Встретили офицеров, ехавших из Петербурга. Они рассказывали, что юнкера защищают Зимний. Произошла характерная сцена. Керенский протягивает руку офицеру-рассказчику, который вытянулся перед ним. Офицер продолжает стоять вытянувшись, с рукой под козырек. Керенский ставит на вид: «Поручик, я подаю вам руку». Поручик рапортует: «Г. Верховный главнокомандующий, я не могу подать вам руки, я – корниловец»…

Совершенная фантасмагория! Керенский идет на революционный Петербург во главе войск, недавно объявленных им мятежными. Среди их командиров нет человека, который не презирал бы Керенского как революционера и губителя армии. Не вместе ли с большевиками отражал и шельмовал эти войска два месяца назад этот восстановитель смертной казни, этот исполнитель корниловской программы, этот организатор июньского наступления?

Эшелон приближался к Гатчине. Там придется ждать, пока стянутся другие эшелоны. Но, может быть, придется брать город с бою?.. Необходимо хоть немного отдохнуть. Но Керенский упустил сделать важное дело. Он выходит из своего купе, поднимает задремавшего Краснова и декламирует:

– Генерал, я назначаю вас командующим армией, идущей на Петроград! Поздравляю вас, генерал!

Так не сочинить было генералу Краснову, видевшему Керенского в первый раз в жизни. Но тут живой Керенский. Лучше не скажешь… Но, позвольте, что же, наконец, это за армия? Сколько же войска идет с Керенским? Военно-революционный комитет в утешение рабочим и солдатам публиковал, что Керенский ведет всего пять тысяч. Сам вновь назначенный командующий точнее посчитал свою рать: шесть сотен 9-го и четыре сотни 10-го Донских полков, по 70 человек в сотне – всего 700 всадников, а если спешиться, то 466 человек.
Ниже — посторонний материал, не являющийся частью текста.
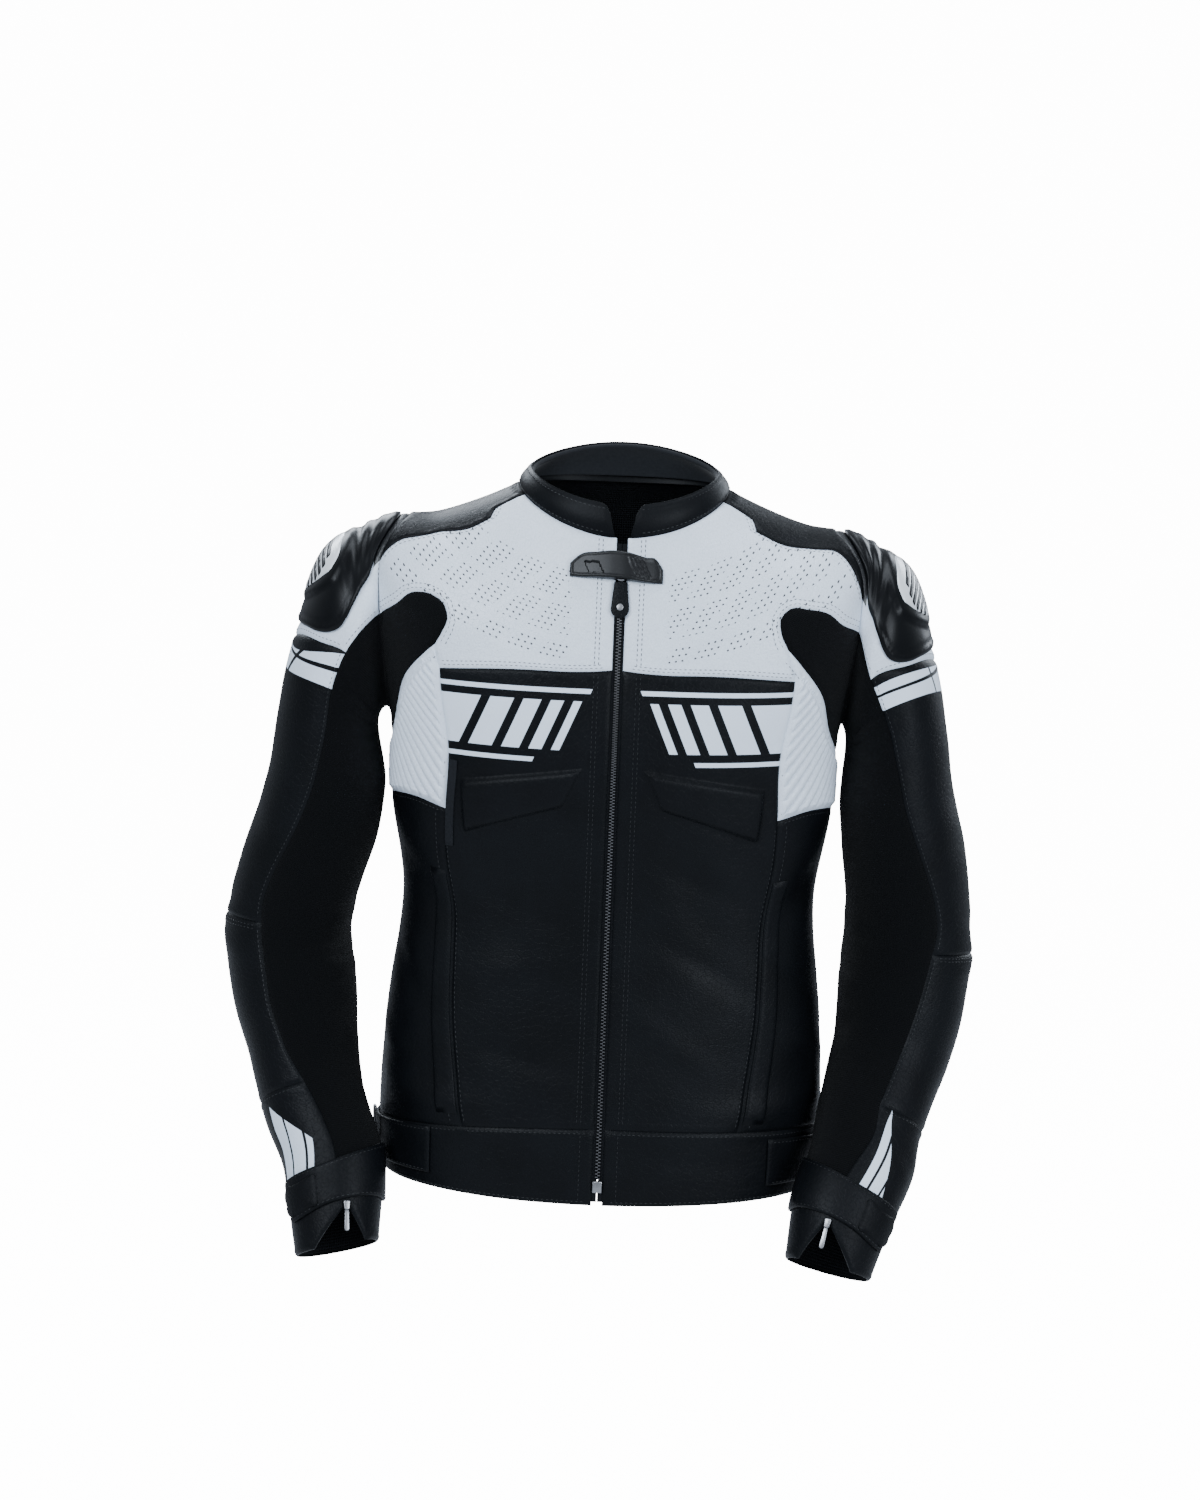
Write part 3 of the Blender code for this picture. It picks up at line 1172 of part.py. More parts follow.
def down_at_height(z):
    """How far down the middle of the front a height lies."""
    down = np.linspace(0, 200, 401)
    return float(np.interp(-z, -BODY.place(0 * down, down)[:, 2] / MM, down))


def pull_and_slider():
    """The slider under the tab, and the leather pull that swings on it, with its rivet."""
    place, turn = surface_frame(BODY, 0, down_at_height(SLIDER_Z), 0.2 + CLEAR + SLIDER_SIZE[1] / 2)
    block("zip_slider", "zip_metal", SLIDER_SIZE, place, turn, 0.8)
    pivot = place + turn @ (Vector((0, -PULL_LIFT, -SLIDER_SIZE[2] / 2 - PIVOT_GAP)) * MM)
    _, turn = surface_frame(BODY, 0, down_at_height(PULL_LIES_AT_Z), 0)
    ends = np.radians(np.linspace(180, 360, 9))
    length = PULL_LENGTH - PULL_END_HALF
    spots = [(PULL_TOP_HALF, 0.8), (-PULL_TOP_HALF, 0.8)]
    spots += [(PULL_END_HALF * math.cos(t), -length + PULL_END_HALF * math.sin(t)) for t in ends]
    hole = Vector((0, 0, -length - PULL_END_HALF + RIVET_UP))
    plate("zip_pull", "black_leather", spots, PULL_THICK, pivot, turn)
    rivet_place = pivot + turn @ ((hole + Vector((0, -PULL_THICK / 2 - CLEAR - 0.5, 0))) * MM)
    bm = bmesh.new()
    bmesh.ops.create_cone(bm, cap_ends=True, segments=24, radius1=RIVET_RADIUS * MM,
                          radius2=RIVET_RADIUS * 0.72 * MM, depth=1.0 * MM)
    bmesh.ops.rotate(bm, cent=(0, 0, 0), matrix=Matrix.Rotation(math.radians(90), 3, "X"), verts=bm.verts)
    mesh = bpy.data.meshes.new("pull_rivet")
    bm.to_mesh(mesh)
    bm.free()
    rivet = add_object("pull_rivet", mesh, "zip_metal")
    rivet.matrix_world = Matrix.Translation(rivet_place) @ turn.to_4x4()


def plate(name, material, spots, thick, place, turn):
    """A flat outline, drawn as a filled curve with a thickness, then made a mesh."""
    curve = bpy.data.curves.new(name, "CURVE")
    curve.dimensions = "2D"
    curve.fill_mode = "BOTH"
    curve.extrude = thick / 2 * MM
    spline = curve.splines.new("POLY")
    spline.points.add(len(spots) - 1)
    for point, (x, z) in zip(spline.points, spots):
        point.co = (x * MM, z * MM, 0, 1)
    spline.use_cyclic_u = True
    guide = bpy.data.objects.new(f"{name}_outline", curve)
    bpy.data.collections[NAME].objects.link(guide)
    mesh = bpy.data.meshes.new_from_object(guide.evaluated_get(bpy.context.evaluated_depsgraph_get()))
    mesh.name = name
    bpy.data.objects.remove(guide)
    bm = bmesh.new()
    bm.from_mesh(mesh)
    bmesh.ops.remove_doubles(bm, verts=bm.verts, dist=0.00001)
    bmesh.ops.rotate(bm, cent=(0, 0, 0), matrix=Matrix.Rotation(math.radians(90), 3, "X"), verts=bm.verts)
    bmesh.ops.recalc_face_normals(bm, faces=bm.faces)
    bm.to_mesh(mesh)
    bm.free()
    obj = add_object(name, mesh, material)
    obj.matrix_world = Matrix.Translation(place) @ turn.to_4x4()
    return obj


def throat_tab():
    """The moulded tab across the top of the zip, arched over the slider."""
    rows = np.array(THROAT_TAB, float)
    x = np.concatenate([np.linspace(-43, 35, 14)])
    z_top, z_bottom = (bend(rows[:, 0], rows[:, k:k + 1], x)[:, 0] for k in (1, 2))

    def spot(x_mm, z_mm):
        down = np.linspace(0, 120, 241)
        angle = np.degrees(np.arcsin(np.clip(x_mm / half_width(down), -1, 1)))
        for _ in range(3):
            here = BODY.place(angle, down)[:, 0] / MM
            angle = angle + np.degrees((x_mm - here) / half_width(down))
        heights = BODY.place(angle, down)[:, 2] / MM
        k = float(np.interp(-z_mm, -heights, down))
        return float(np.interp(k, down, angle)), k

    top = np.array([spot(a, b) for a, b in zip(x, z_top)])
    bottom = np.array([spot(a, b) for a, b in zip(x, z_bottom)])

    def arch(uv):
        across = BODY.place(uv[:, 0], uv[:, 1])[:, 0] / MM
        return bend(rows[:, 0], rows[:, 3:4], across)[:, 0]

    sheet = Sheet("throat_tab", "black_rubber", TAB_THICK, TAB_THICK)
    sheet.add(BODY, np.concatenate([top, bottom[::-1]]), 9, under=arch)
    sheet.weld()
    wall(sheet, edge_gap=False)


def cuff_zip(arm, label):
    """The slider at the top of the cuff vent, and the metal pull that swings on it."""
    around, along = CUFF_SLIDER_PLACE
    place, turn = surface_frame(arm, around, along, CUFF_SLIDER_LIFT + CUFF_SLIDER_SIZE[1] / 2)
    block(f"cuff_slider_{label}", "zip_metal", CUFF_SLIDER_SIZE, place, turn, 0.6)
    reach = CUFF_SLIDER_SIZE[2] / 2 + PIVOT_GAP * 0.75
    pivot = place + turn @ (Vector((0, -0.2, -reach)) * MM)
    wide, thick, length = CUFF_PULL_SIZE
    spots = [(wide / 2, 0.6), (-wide / 2, 0.6), (-wide / 2, -length), (0, -length - 1.5), (wide / 2, -length)]
    plate(f"cuff_pull_{label}", "zip_metal", spots, thick, pivot, turn)


# ---- The whole jacket ----------------------------------------------------------------------------------

def main():
    for obj in list(bpy.data.objects):
        bpy.data.objects.remove(obj)
    collection = bpy.data.collections.get(NAME) or bpy.data.collections.new(NAME)
    if collection.name not in bpy.context.scene.collection.children:
        bpy.context.scene.collection.children.link(collection)

    arms = {side: sleeve_surface(side) for side in SIDE_NAMES}
    seams = {side: body_seams(side) for side in SIDE_NAMES}
    collar, lining = collar_sheets(seams)
    sheets = body_sheets(seams) + [collar]
    for side, label in SIDE_NAMES.items():
        arm_seams = sleeve_seams(side, arms[side].step)
        sheets += sleeve_sheets(side, label, seams, arms[side], arm_seams)
    for sheet in sheets:
        sheet.weld()
    share_normals(sheets)
    for sheet in sheets:
        wall(sheet)

    lining.weld()
    wall(lining, edge_gap=False)
    side_tab()
    for side, label in SIDE_NAMES.items():
        welt(side, label)
        waist_strap(side, label)
        shoulder_cup(arms[side], side, label)
        cuff_strap(arms[side], label)
        cuff_zip(arms[side], label)
    zip_parts()
    pull_and_slider()
    throat_tab()


if __name__ == "__main__":
    main()
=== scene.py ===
"""The finished look of a leather motorcycle jacket: fine cloth and leather skins, stitching, zip
teeth, moulded cups and the studio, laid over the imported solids.

Run as a script. Every skin is a surface of two parameters, worked out as whole arrays. Lengths in
the tables are millimetres, angles are degrees, and the front of the jacket faces -Y.
"""

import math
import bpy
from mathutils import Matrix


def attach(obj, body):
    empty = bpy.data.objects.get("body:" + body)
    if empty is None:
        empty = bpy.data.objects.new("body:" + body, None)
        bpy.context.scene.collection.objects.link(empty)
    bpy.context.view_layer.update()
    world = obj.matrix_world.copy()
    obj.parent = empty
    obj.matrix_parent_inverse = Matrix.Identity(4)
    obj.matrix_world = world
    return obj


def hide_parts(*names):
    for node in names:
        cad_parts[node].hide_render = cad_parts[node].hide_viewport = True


bl_info = {
    "name": "Motorcycle jacket looks",
    "version": (1, 0, 0),
    "blender": (4, 5, 0),
    "location": "View3D > Sidebar > Jacket",
    "description": "Leather, textile, zip and stitching of a motorcycle jacket over its solids",
    "category": "Object",
}

import bpy
import numpy as np
from mathutils import Matrix, Vector
from mathutils.geometry import delaunay_2d_cdt

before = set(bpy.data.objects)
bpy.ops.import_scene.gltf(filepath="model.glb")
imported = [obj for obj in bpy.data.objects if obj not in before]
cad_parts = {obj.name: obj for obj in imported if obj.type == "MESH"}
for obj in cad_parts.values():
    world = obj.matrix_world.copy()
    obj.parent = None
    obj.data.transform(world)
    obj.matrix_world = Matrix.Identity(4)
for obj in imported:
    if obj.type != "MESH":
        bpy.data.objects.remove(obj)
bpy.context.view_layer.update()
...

К ночи на 26-е, когда уже началось второе заседание съезда, подъехали к Гатчине. Стали выгружаться и сейчас же столкнулись с неприятелем. В это же время на станции выгружалась рота, прибывшая из Петербурга. Это были измайловцы и матросы. Поставили было на полотно орудие. Но пешие казаки с офицером, в числе восьми человек, атаковали роту, обезоружили и взяли в плен. Сопротивления не было… Подошла еще рота из Петербурга. С ней поступили так же. Сомневаться в правдивости показаний врага нет никаких оснований.

Гатчина была занята без выстрела… Керенский от 27 октября приказал объявить во всех ротах и проч., что он, командующий всеми вооруженными силами республики, прибыл с фронта во главе войск, преданных родине; город взят без кровопролития; роты кронштадтцев, семеновцев, измайловцев и моряки беспрекословно сдали оружие; мятежники отступают… Тут было некоторое преувеличение. Но это неважно…

В Гатчине провели целый день. Пленных распустили, скорее, разогнали. С ними делать было нечего… Прибыли еще два эшелона: две сотни и два орудия. Получили сведения, что из Луги движется 1-й осадный полк и обещан броневик. Больше ничего. Погрузку отменяют то Черемисов, то начальники гарнизонов. До вечера больше никто не подошел. Гатчинские юнкера также отказались присоединиться… К вечеру едва хватало людей для прикрытия артиллерии.